Versprecher, die zum Wortschatz gehören

Einige typische Versprecher, die mittlerweile fast schon zum Wortschatz gehören

Wer in Deutschland aufgewachsen ist oder seit vielen Jahren täglich die deutsche Sprache benutzt, fühlt sich im Umgang damit meist recht sicher.

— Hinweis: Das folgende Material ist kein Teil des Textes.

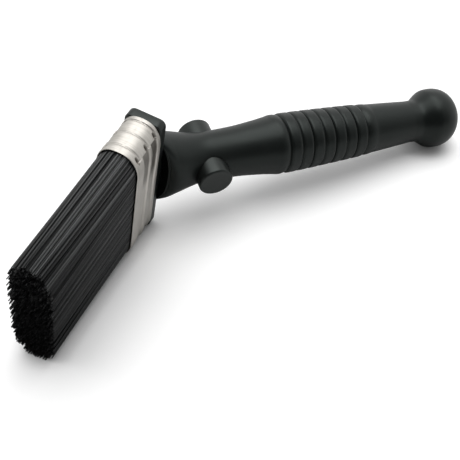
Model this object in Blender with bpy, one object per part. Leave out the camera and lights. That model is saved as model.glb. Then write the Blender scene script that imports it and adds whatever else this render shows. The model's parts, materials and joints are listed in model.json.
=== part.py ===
"""Angled cleaning brush: ribbed soft grip, two rest pegs, steel ferrule and a deep bristle pack.

The brush is modelled in its own frame. The grip runs along +X from the bend, the pegs lie
along Y and the wide side of the head runs along Z. It is then laid on its side, on z = 0.
"""
import random
from math import copysign, cos, pi, radians, sin, tan

import bmesh
import bpy
from mathutils import Matrix, Vector
from mathutils.geometry import delaunay_2d_cdt

# Driving dimensions of the whole brush
BEND_ANGLE = radians(45)
HANDLE_LENGTH = 0.1646
PEG_PLACE = 0.0290
FERRULE_LENGTH = 0.0203
BRISTLE_REACH = 0.0645
HEAD_OFFSET = 0.0004
BLOCK_HALF_WIDTH = 0.0335
BLOCK_HALF_THICKNESS = 0.0086

# Clearances between pieces that touch
SEAT_GAP = 0.0003
CUT_OVERRUN = 0.004

# Steps from the head block out to the ferrule, and along it to the mouth
FERRULE_END_STEP = 0.0015
FERRULE_SIDE_STEP = 0.0006
MOUTH_END_TAPER = 0.0014
MOUTH_SIDE_SWELL = 0.0006
FERRULE_HALF_WIDTH = BLOCK_HALF_WIDTH + FERRULE_END_STEP
FERRULE_HALF_THICKNESS = BLOCK_HALF_THICKNESS + FERRULE_SIDE_STEP
MOUTH_HALF_WIDTH = FERRULE_HALF_WIDTH - MOUTH_END_TAPER
MOUTH_HALF_THICKNESS = FERRULE_HALF_THICKNESS + MOUTH_SIDE_SWELL

# Grip: neck, swell, ribbed stretch, taper and pommel
NECK_RADIUS = 0.0113
NECK_ROOT_HALF_HEIGHT = 0.0212
NECK_ROOT_STEP = 0.0003
NECK_ROOT_HALF_THICKNESS = BLOCK_HALF_THICKNESS - NECK_ROOT_STEP
NECK_ROOT_POWER = 2.3
NECK_SWELL = 0.0027
NECK_SWELL_PEAK_SHARE = 1 / 3
NECK_RING_SHARES = (0, 0.06, 0.14, 0.24, 0.37, 0.53, 0.74, 1)
NECK_ROUND_SHARE = 1 / 3
FALL_POWER = 0.8
FILL_POWER = 3.0
LEAN_POWER = 3.0
ROUND_POWER = 2.0
SWELL_RADIUS = 0.0118
SWELL_MIDDLE_SHARE = 0.55
RIB_START_RADIUS = 0.0139
RIB_END_RADIUS = 0.0122
RIB_COUNT = 7
RIB_CREST = 0.0005
RIB_DEPTH = 0.0009
RIB_RISE_SHARES = ((0.0, 0.0), (0.16, 0.72), (0.5, 1.0), (0.84, 0.72))
POMMEL_NECK_RADIUS = 0.0104
POMMEL_RADIUS = 0.0150
POMMEL_FRONT_LENGTH = 0.0126
POMMEL_BACK_LENGTH = 0.0128
POMMEL_LEAD = 0.0012
POMMEL_POWER = 2.3
POMMEL_FILLET = 0.0024
POMMEL_FILLET_SHARES = ((0.6, 0.04), (1.0, 0.18))
POMMEL_BACK_DEGREES = (134, 120, 105)
POMMEL_FRONT_DEGREES = (90, 74, 58, 42, 27, 13, 4)

# Places along the grip, shared out between the pegs and the pommel
SWELL_PLACE_SHARE = 0.1376
RIB_START_SHARE = 0.3505
RIB_END_SHARE = 0.7321
POMMEL_NECK_PLACE = HANDLE_LENGTH - POMMEL_FRONT_LENGTH - POMMEL_BACK_LENGTH - POMMEL_LEAD
GRIP_RUN = POMMEL_NECK_PLACE - PEG_PLACE
SWELL_PLACE = PEG_PLACE + GRIP_RUN * SWELL_PLACE_SHARE
RIB_START = PEG_PLACE + GRIP_RUN * RIB_START_SHARE
RIB_LENGTH = GRIP_RUN * (RIB_END_SHARE - RIB_START_SHARE)

# Rigid core inside the grip, with its tenon in the head
CORE_LENGTH = 0.1180
CORE_RADIUS = 0.0066
CORE_ROOT_HALF_HEIGHT = 0.0130
CORE_ROOT_HALF_THICKNESS = 0.0052
TENON_HALF_HEIGHT = 0.0105
TENON_HALF_THICKNESS = 0.0034
TENON_POWER = 6.0
TENON_WALL = 0.0019

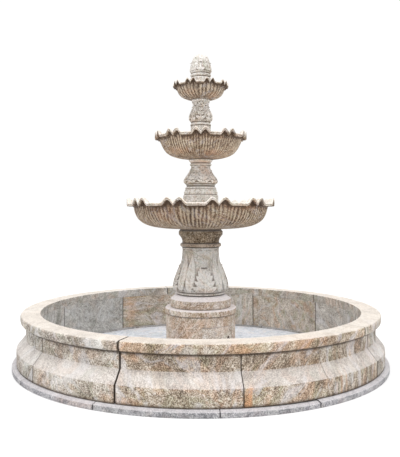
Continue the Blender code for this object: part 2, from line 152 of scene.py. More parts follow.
def gridPiece(name, points, finish, body="root", node=None, tags=None, wholeTurn=True):
    # points[row, column] is a closed loop of columns carried through rows. On a whole turn the
    # last row joins the first; otherwise each end row is closed by a fan to its middle.
    rows, columns = points.shape[:2]
    index = np.arange(rows * columns).reshape(rows, columns)
    ahead = np.roll(index, -1, axis=0)
    if not wholeTurn:
        ahead = ahead[:-1]
        index = index[:-1]
    quads = np.stack([index, ahead, np.roll(ahead, -1, axis=1), np.roll(index, -1, axis=1)], axis=-1)
    quads = quads.reshape(-1, 4)
    places = points.reshape(-1, 3)
    fans = np.empty((0, 3), int)
    if not wholeTurn:
        first = np.arange(columns)
        last = first + (rows - 1) * columns
        hub = rows * columns
        places = np.vstack([places, points[0].mean(axis=0), points[-1].mean(axis=0)])
        fans = np.vstack([
            np.stack([np.full(columns, hub), first, np.roll(first, -1)], axis=1),
            np.stack([np.full(columns, hub + 1), np.roll(last, -1), last], axis=1)])
    corners = places[quads]
    wedge = np.cross(corners[:, 1] - corners[:, 0], corners[:, 2] - corners[:, 0])
    wedge += np.cross(corners[:, 2] - corners[:, 0], corners[:, 3] - corners[:, 0])
    if (wedge * corners.mean(axis=1)).sum() < 0:         # turned inside out, so turn it back
        quads = quads[:, ::-1]
        fans = fans[:, ::-1]
    mesh = bpy.data.meshes.new(name)
    mesh.vertices.add(len(places))
    mesh.vertices.foreach_set("co", places.astype(np.float32).ravel())
    loops = np.concatenate([quads.ravel(), fans.ravel()])
    mesh.loops.add(len(loops))
    mesh.loops.foreach_set("vertex_index", loops)
    starts = np.concatenate([np.arange(len(quads)) * 4, len(quads) * 4 + np.arange(len(fans)) * 3])
    mesh.polygons.add(len(starts))
    mesh.polygons.foreach_set("loop_start", starts)
    mesh.update(calc_edges=True)
    mesh.shade_smooth()
    for tag, values in (tags or {}).items():
        values = np.broadcast_to(values, (rows, columns)).ravel()
        if not wholeTurn:
            values = np.concatenate([values, [values[0], values[-1]]])
        layer = mesh.attributes.new(tag, "FLOAT", "POINT")
        layer.data.foreach_set("value", values.astype(np.float32))
    mesh.materials.append(finish)
    piece = bpy.data.objects.new(name, mesh)
    bpy.context.scene.collection.objects.link(piece)
    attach(piece, body)
    if node:
        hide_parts(node)
    return piece


def evenTags(shape, shift=0.0, grey=0.0, relief=0.6, rust=0.0, pale=0.0):
    # The finish tags of a piece, each one value all over or a whole array
    flat = np.zeros(shape)
    return {"shift": flat + shift, "grey": flat + grey, "relief": flat + relief, "rust": flat + rust,
            "pale": flat + pale}


# Finishes


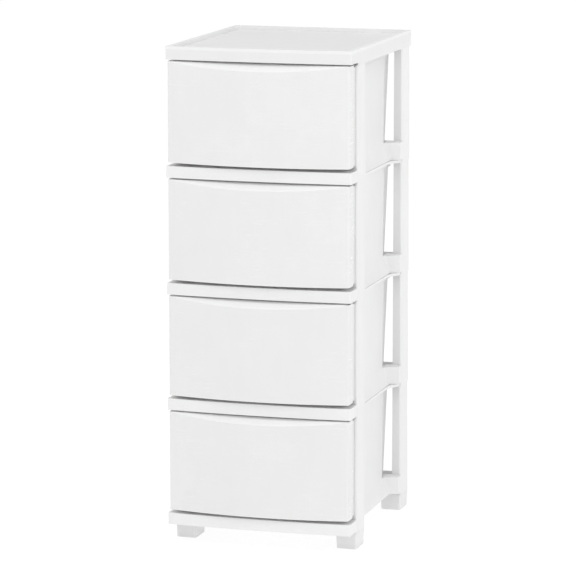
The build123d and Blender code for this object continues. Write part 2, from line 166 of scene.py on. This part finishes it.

So muss nicht lange überlegt werden, wie denn die richtige Vokabel heißt oder welcher Artikel zu einem Wort gehört, sondern die Sätze können nahezu automatisch gebildet werden.

Versprecher, die zum Wortschatz gehören

Dabei ist ein sicherer Umgang mit der deutschen Sprache auch sehr wichtig, denn anders ist eine Kommunikation am Arbeitsplatz, in der Schule und im privaten Umfeld kaum möglich.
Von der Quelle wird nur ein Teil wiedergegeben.